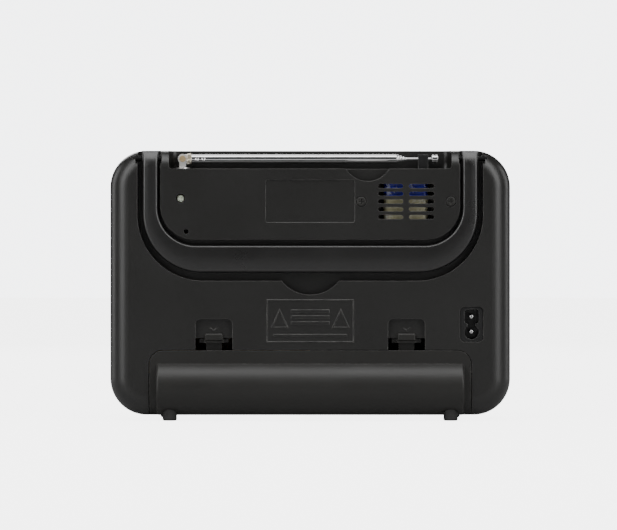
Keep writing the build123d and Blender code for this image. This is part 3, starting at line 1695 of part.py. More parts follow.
# ================================================================ write every piece
def main():
    os.makedirs("parts", exist_ok=True)
    primary, secondary = winding_levels()
    pieces = {
        "front_cabinet": front_cabinet(),
        "rear_cover": rear_cover(),
        "speaker_grille": speaker_grille(),
        "dial_lens": dial_lens(),
        "dial_scale": dial_scale(),
        "speaker_frame": speaker_frame(),
        "speaker_magnet": speaker_magnet(),
        "speaker_surround": speaker_surround(),
        "speaker_cone": speaker_cone(),
        "panel_screws": panel_screws(),
        "main_board": main_board(),
        "tuning_capacitor": tuning_capacitor(),
        "if_transformers": if_transformers(),
        "board_capacitors": board_capacitors(),
        "board_chips": board_chips(),
        "potentiometers": potentiometers(),
        "slide_switches": slide_switches(),
        "power_lamp": power_lamp(),
        "cord_guides": cord_guides(),
        "dial_cord": dial_cord(),
        "ferrite_rod": ferrite_rod(),
        "ferrite_coils": ferrite_coils(),
        "ferrite_clips": ferrite_clips(),
        "transformer_core": transformer_core(),
        "transformer_bobbin": transformer_bobbin(),
        "primary_winding": winding(*primary),
        "secondary_winding": winding(*secondary),
        "transformer_bracket": transformer_bracket(),
        "mains_inlet": mains_inlet(),
        "mains_pins": mains_pins(),
        "headphone_jack": headphone_jack(),
        "battery_box": battery_box(),
        "battery_contacts": battery_contacts(),
        "aerial_base": aerial_base(),
        "aerial_rivet": aerial_rivet(),
        "aerial_clip": channel_clip(),
        "aerial_knuckle": aerial_knuckle(),
        "terminal_screw": terminal_screw(),
        "case_screws": case_screws(),
        "front_feet": front_feet(),
        "handle_pins": handle_pins(),
        "wiring_leads": wiring_leads(),
        "handle": handle(),
        "battery_door": battery_door(),
        "rear_feet": rear_feet(),
        "battery_latch_left": battery_latch(latch_xs[0]),
        "battery_latch_right": battery_latch(latch_xs[1]),
        "tuning_knob": tuning_knob(),
        "tuning_spindle": tuning_spindle(),
        "tuning_drum": tuning_drum(),
        "dial_pointer": dial_pointer(),
        "volume_knob": small_knob(volume_x),
        "tone_knob": small_knob(tone_x),
        "band_slider": slider(band_switch_z),
        "power_slider": slider(power_switch_z),
    }
    for index in range(len(aerial_radii)):
        pieces[f"aerial_section_{index + 1}"] = aerial_section(index)
    for name, shape in pieces.items():
        save(name, shape)


main()
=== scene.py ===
import json
import math

import bpy
import numpy as np
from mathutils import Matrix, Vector


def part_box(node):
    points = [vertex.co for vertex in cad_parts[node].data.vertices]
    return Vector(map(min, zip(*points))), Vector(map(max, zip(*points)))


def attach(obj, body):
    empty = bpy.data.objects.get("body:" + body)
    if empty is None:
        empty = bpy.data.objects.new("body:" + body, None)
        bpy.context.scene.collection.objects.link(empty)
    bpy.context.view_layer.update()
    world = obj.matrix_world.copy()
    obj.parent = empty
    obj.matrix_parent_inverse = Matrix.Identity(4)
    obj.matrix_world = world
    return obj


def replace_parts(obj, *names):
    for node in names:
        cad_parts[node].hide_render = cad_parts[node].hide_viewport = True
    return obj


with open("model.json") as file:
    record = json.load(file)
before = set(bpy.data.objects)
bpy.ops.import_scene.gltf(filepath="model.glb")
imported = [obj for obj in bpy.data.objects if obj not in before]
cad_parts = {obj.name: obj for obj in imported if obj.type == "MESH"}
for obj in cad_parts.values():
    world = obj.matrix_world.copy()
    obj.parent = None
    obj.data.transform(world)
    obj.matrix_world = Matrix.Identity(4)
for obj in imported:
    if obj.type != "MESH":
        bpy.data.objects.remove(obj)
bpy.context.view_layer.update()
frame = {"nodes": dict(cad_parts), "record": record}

nodes = frame["nodes"]
mm = 0.001
nearAxis = 0.0001 * mm


# ---- small tools for meshes

def extent(node):
    # lowest corner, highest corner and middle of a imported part, as arrays in metres
    low, high = (np.array(end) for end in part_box(node))
    return low, high, (low + high) / 2


def addObject(name, data):
    made = bpy.data.objects.new(name, data)
    bpy.context.scene.collection.objects.link(made)
    return made


def newPiece(name, points, faces, body, finish, smoothAngle=40.0):
    # a mesh from whole arrays of points and faces, riding on a body
    mesh = bpy.data.meshes.new(name)
    mesh.from_pydata(points.tolist(), [], faces)
    mesh.validate()
    mesh.update()
    piece = addObject(name, mesh)
    mesh.polygons.foreach_set("use_smooth", np.ones(len(mesh.polygons), bool))
    mesh.set_sharp_from_angle(angle=math.radians(smoothAngle))
    mesh.materials.append(bpy.data.materials[finish])
    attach(piece, body)
    return piece


def gridFaces(rows, columns, closedRows):
    # quads over a grid of points, row by row; each row is a loop, and the rows may form a loop too
    a, b = np.meshgrid(np.arange(rows if closedRows else rows - 1), np.arange(columns), indexing="ij")
    a, b = a.ravel(), b.ravel()
    nextA, nextB = (a + 1) % rows, (b + 1) % columns
    return np.stack([a * columns + b, nextA * columns + b, nextA * columns + nextB, a * columns + nextB], 1)


def signedVolume(points, loops):
    # six times the volume between the origin and faces cut into fans: the sum of a . (b x c)
    a, b, c = points[loops[:, :1]], points[loops[:, 1:-1]], points[loops[:, 2:]]
    return (a * np.cross(b, c)).sum()


def gridPiece(name, grid, body, finish, closedRows=False, smoothAngle=40.0):
    # a closed surface over a grid of points: where the rows form no loop, the first and the last are capped;
    # all faces turn round if they would enclose a negative volume
    rows, columns = grid.shape[:2]
    points = grid.reshape(-1, 3)
    first = np.arange(columns)[None]
    parts = [gridFaces(rows, columns, closedRows)]
    if not closedRows:
        parts += [first, first[:, ::-1] + (rows - 1) * columns]
    step = 1 if sum(signedVolume(points, loops) for loops in parts) > 0 else -1
    faces = [face for loops in parts for face in loops[:, ::step].tolist()]
    return newPiece(name, points, faces, body, finish, smoothAngle)


def turnedGrid(profile, centre, axis, around, ripple=None):
    # radius and distance along the axis are read from the profile, and the angle runs round an axis through
    # the centre: point = distance * axis + centre + radius * (cos angle, sin angle) in the plane across it
    angle = np.linspace(0, 2 * np.pi, around, endpoint=False)[None, :]
    radius, along = profile[:, :1] + 0 * angle, profile[:, 1:] + 0 * angle
    if ripple is not None:
        radius = radius + ripple(profile[:, :1], profile[:, 1:], angle)
    first = "xyz".index(axis)
    points = np.zeros(radius.shape + (3,))
    second, third = (first + 1) % 3, (first + 2) % 3
    points[..., first] = along
    points[..., second] = centre[second] + radius * np.cos(angle)
    points[..., third] = centre[third] + radius * np.sin(angle)
    return points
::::
**Prompt**
Extract the complete data, matching each line exactly.

**Response to the task**
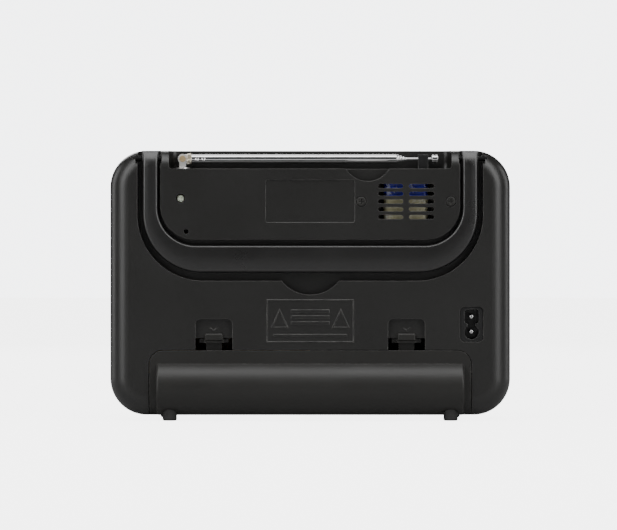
Keep writing the build123d and Blender code for this image. This is part 3, starting at line 1695 of part.py. More parts follow.
# ================================================================ write every piece
def main():
    os.makedirs("parts", exist_ok=True)
    primary, secondary = winding_levels()
    pieces = {
        "front_cabinet": front_cabinet(),
        "rear_cover": rear_cover(),
        "speaker_grille": speaker_grille(),
        "dial_lens": dial_lens(),
        "dial_scale": dial_scale(),
        "speaker_frame": speaker_frame(),
        "speaker_magnet": speaker_magnet(),
        "speaker_surround": speaker_surround(),
        "speaker_cone": speaker_cone(),
        "panel_screws": panel_screws(),
        "main_board": main_board(),
        "tuning_capacitor": tuning_capacitor(),
        "if_transformers": if_transformers(),
        "board_capacitors": board_capacitors(),
        "board_chips": board_chips(),
        "potentiometers": potentiometers(),
        "slide_switches": slide_switches(),
        "power_lamp": power_lamp(),
        "cord_guides": cord_guides(),
        "dial_cord": dial_cord(),
        "ferrite_rod": ferrite_rod(),
        "ferrite_coils": ferrite_coils(),
        "ferrite_clips": ferrite_clips(),
        "transformer_core": transformer_core(),
        "transformer_bobbin": transformer_bobbin(),
        "primary_winding": winding(*primary),
        "secondary_winding": winding(*secondary),
        "transformer_bracket": transformer_bracket(),
        "mains_inlet": mains_inlet(),
        "mains_pins": mains_pins(),
        "headphone_jack": headphone_jack(),
        "battery_box": battery_box(),
        "battery_contacts": battery_contacts(),
        "aerial_base": aerial_base(),
        "aerial_rivet": aerial_rivet(),
        "aerial_clip": channel_clip(),
        "aerial_knuckle": aerial_knuckle(),
        "terminal_screw": terminal_screw(),
        "case_screws": case_screws(),
        "front_feet": front_feet(),
        "handle_pins": handle_pins(),
        "wiring_leads": wiring_leads(),
        "handle": handle(),
        "battery_door": battery_door(),
        "rear_feet": rear_feet(),
        "battery_latch_left": battery_latch(latch_xs[0]),
        "battery_latch_right": battery_latch(latch_xs[1]),
        "tuning_knob": tuning_knob(),
        "tuning_spindle": tuning_spindle(),
        "tuning_drum": tuning_drum(),
        "dial_pointer": dial_pointer(),
        "volume_knob": small_knob(volume_x),
        "tone_knob": small_knob(tone_x),
        "band_slider": slider(band_switch_z),
        "power_slider": slider(power_switch_z),
    }
    for index in range(len(aerial_radii)):
        pieces[f"aerial_section_{index + 1}"] = aerial_section(index)
    for name, shape in pieces.items():
        save(name, shape)


main()
=== scene.py ===
import json
import math

import bpy
import numpy as np
from mathutils import Matrix, Vector


def part_box(node):
    points = [vertex.co for vertex in cad_parts[node].data.vertices]
    return Vector(map(min, zip(*points))), Vector(map(max, zip(*points)))


def attach(obj, body):
    empty = bpy.data.objects.get("body:" + body)
    if empty is None:
        empty = bpy.data.objects.new("body:" + body, None)
        bpy.context.scene.collection.objects.link(empty)
    bpy.context.view_layer.update()
    world = obj.matrix_world.copy()
    obj.parent = empty
    obj.matrix_parent_inverse = Matrix.Identity(4)
    obj.matrix_world = world
    return obj


def replace_parts(obj, *names):
    for node in names:
        cad_parts[node].hide_render = cad_parts[node].hide_viewport = True
    return obj


with open("model.json") as file:
    record = json.load(file)
before = set(bpy.data.objects)
bpy.ops.import_scene.gltf(filepath="model.glb")
imported = [obj for obj in bpy.data.objects if obj not in before]
cad_parts = {obj.name: obj for obj in imported if obj.type == "MESH"}
for obj in cad_parts.values():
    world = obj.matrix_world.copy()
    obj.parent = None
    obj.data.transform(world)
    obj.matrix_world = Matrix.Identity(4)
for obj in imported:
    if obj.type != "MESH":
        bpy.data.objects.remove(obj)
bpy.context.view_layer.update()
frame = {"nodes": dict(cad_parts), "record": record}

nodes = frame["nodes"]
mm = 0.001
nearAxis = 0.0001 * mm


# ---- small tools for meshes

def extent(node):
    # lowest corner, highest corner and middle of a imported part, as arrays in metres
    low, high = (np.array(end) for end in part_box(node))
    return low, high, (low + high) / 2


def addObject(name, data):
    made = bpy.data.objects.new(name, data)
    bpy.context.scene.collection.objects.link(made)
    return made


def newPiece(name, points, faces, body, finish, smoothAngle=40.0):
    # a mesh from whole arrays of points and faces, riding on a body
    mesh = bpy.data.meshes.new(name)
    mesh.from_pydata(points.tolist(), [], faces)
    mesh.validate()
    mesh.update()
    piece = addObject(name, mesh)
    mesh.polygons.foreach_set("use_smooth", np.ones(len(mesh.polygons), bool))
    mesh.set_sharp_from_angle(angle=math.radians(smoothAngle))
    mesh.materials.append(bpy.data.materials[finish])
    attach(piece, body)
    return piece


def gridFaces(rows, columns, closedRows):
    # quads over a grid of points, row by row; each row is a loop, and the rows may form a loop too
    a, b = np.meshgrid(np.arange(rows if closedRows else rows - 1), np.arange(columns), indexing="ij")
    a, b = a.ravel(), b.ravel()
    nextA, nextB = (a + 1) % rows, (b + 1) % columns
    return np.stack([a * columns + b, nextA * columns + b, nextA * columns + nextB, a * columns + nextB], 1)


def signedVolume(points, loops):
    # six times the volume between the origin and faces cut into fans: the sum of a . (b x c)
    a, b, c = points[loops[:, :1]], points[loops[:, 1:-1]], points[loops[:, 2:]]
    return (a * np.cross(b, c)).sum()


def gridPiece(name, grid, body, finish, closedRows=False, smoothAngle=40.0):
    # a closed surface over a grid of points: where the rows form no loop, the first and the last are capped;
    # all faces turn round if they would enclose a negative volume
    rows, columns = grid.shape[:2]
    points = grid.reshape(-1, 3)
    first = np.arange(columns)[None]
    parts = [gridFaces(rows, columns, closedRows)]
    if not closedRows:
        parts += [first, first[:, ::-1] + (rows - 1) * columns]
    step = 1 if sum(signedVolume(points, loops) for loops in parts) > 0 else -1
    faces = [face for loops in parts for face in loops[:, ::step].tolist()]
    return newPiece(name, points, faces, body, finish, smoothAngle)


def turnedGrid(profile, centre, axis, around, ripple=None):
    # radius and distance along the axis are read from the profile, and the angle runs round an axis through
    # the centre: point = distance * axis + centre + radius * (cos angle, sin angle) in the plane across it
    angle = np.linspace(0, 2 * np.pi, around, endpoint=False)[None, :]
    radius, along = profile[:, :1] + 0 * angle, profile[:, 1:] + 0 * angle
    if ripple is not None:
        radius = radius + ripple(profile[:, :1], profile[:, 1:], angle)
    first = "xyz".index(axis)
    points = np.zeros(radius.shape + (3,))
    second, third = (first + 1) % 3, (first + 2) % 3
    points[..., first] = along
    points[..., second] = centre[second] + radius * np.cos(angle)
    points[..., third] = centre[third] + radius * np.sin(angle)
    return points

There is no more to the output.